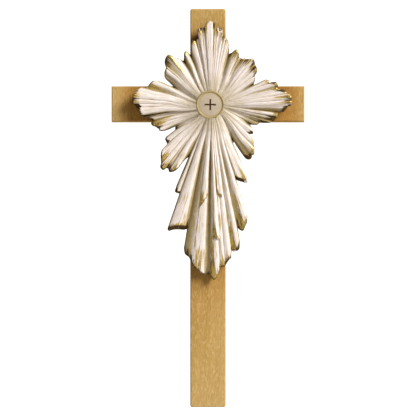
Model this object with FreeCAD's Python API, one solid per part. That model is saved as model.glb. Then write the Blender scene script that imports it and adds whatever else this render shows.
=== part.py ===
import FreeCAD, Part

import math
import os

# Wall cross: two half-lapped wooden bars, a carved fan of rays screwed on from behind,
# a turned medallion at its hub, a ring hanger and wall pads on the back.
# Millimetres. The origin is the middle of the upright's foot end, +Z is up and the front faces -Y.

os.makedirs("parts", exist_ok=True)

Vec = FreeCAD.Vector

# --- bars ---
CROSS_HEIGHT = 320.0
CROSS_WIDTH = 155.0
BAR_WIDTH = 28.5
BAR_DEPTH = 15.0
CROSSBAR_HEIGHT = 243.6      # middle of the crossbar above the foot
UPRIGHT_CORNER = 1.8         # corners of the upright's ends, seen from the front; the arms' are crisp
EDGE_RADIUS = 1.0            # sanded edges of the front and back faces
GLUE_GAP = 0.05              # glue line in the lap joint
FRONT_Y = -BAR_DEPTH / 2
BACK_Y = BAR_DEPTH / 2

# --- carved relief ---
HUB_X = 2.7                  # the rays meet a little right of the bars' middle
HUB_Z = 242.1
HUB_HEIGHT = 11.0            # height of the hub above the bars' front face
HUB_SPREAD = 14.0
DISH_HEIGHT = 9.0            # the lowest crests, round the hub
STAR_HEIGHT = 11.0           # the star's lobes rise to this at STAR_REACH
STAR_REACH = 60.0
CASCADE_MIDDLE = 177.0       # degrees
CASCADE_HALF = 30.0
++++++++
→ **TASK STATEMENT**
Restate the listing above word for word.

→ **SOLVED EXERCISE**
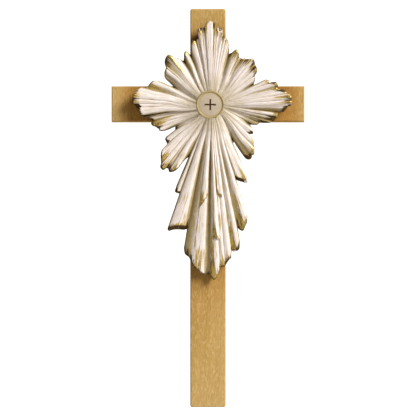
Model this object with FreeCAD's Python API, one solid per part. That model is saved as model.glb. Then write the Blender scene script that imports it and adds whatever else this render shows.
=== part.py ===
import FreeCAD, Part

import math
import os

# Wall cross: two half-lapped wooden bars, a carved fan of rays screwed on from behind,
# a turned medallion at its hub, a ring hanger and wall pads on the back.
# Millimetres. The origin is the middle of the upright's foot end, +Z is up and the front faces -Y.

os.makedirs("parts", exist_ok=True)

Vec = FreeCAD.Vector

# --- bars ---
CROSS_HEIGHT = 320.0
CROSS_WIDTH = 155.0
BAR_WIDTH = 28.5
BAR_DEPTH = 15.0
CROSSBAR_HEIGHT = 243.6      # middle of the crossbar above the foot
UPRIGHT_CORNER = 1.8         # corners of the upright's ends, seen from the front; the arms' are crisp
EDGE_RADIUS = 1.0            # sanded edges of the front and back faces
GLUE_GAP = 0.05              # glue line in the lap joint
FRONT_Y = -BAR_DEPTH / 2
BACK_Y = BAR_DEPTH / 2

# --- carved relief ---
HUB_X = 2.7                  # the rays meet a little right of the bars' middle
HUB_Z = 242.1
HUB_HEIGHT = 11.0            # height of the hub above the bars' front face
HUB_SPREAD = 14.0
DISH_HEIGHT = 9.0            # the lowest crests, round the hub
STAR_HEIGHT = 11.0           # the star's lobes rise to this at STAR_REACH
STAR_REACH = 60.0
CASCADE_MIDDLE = 177.0       # degrees
CASCADE_HALF = 30.0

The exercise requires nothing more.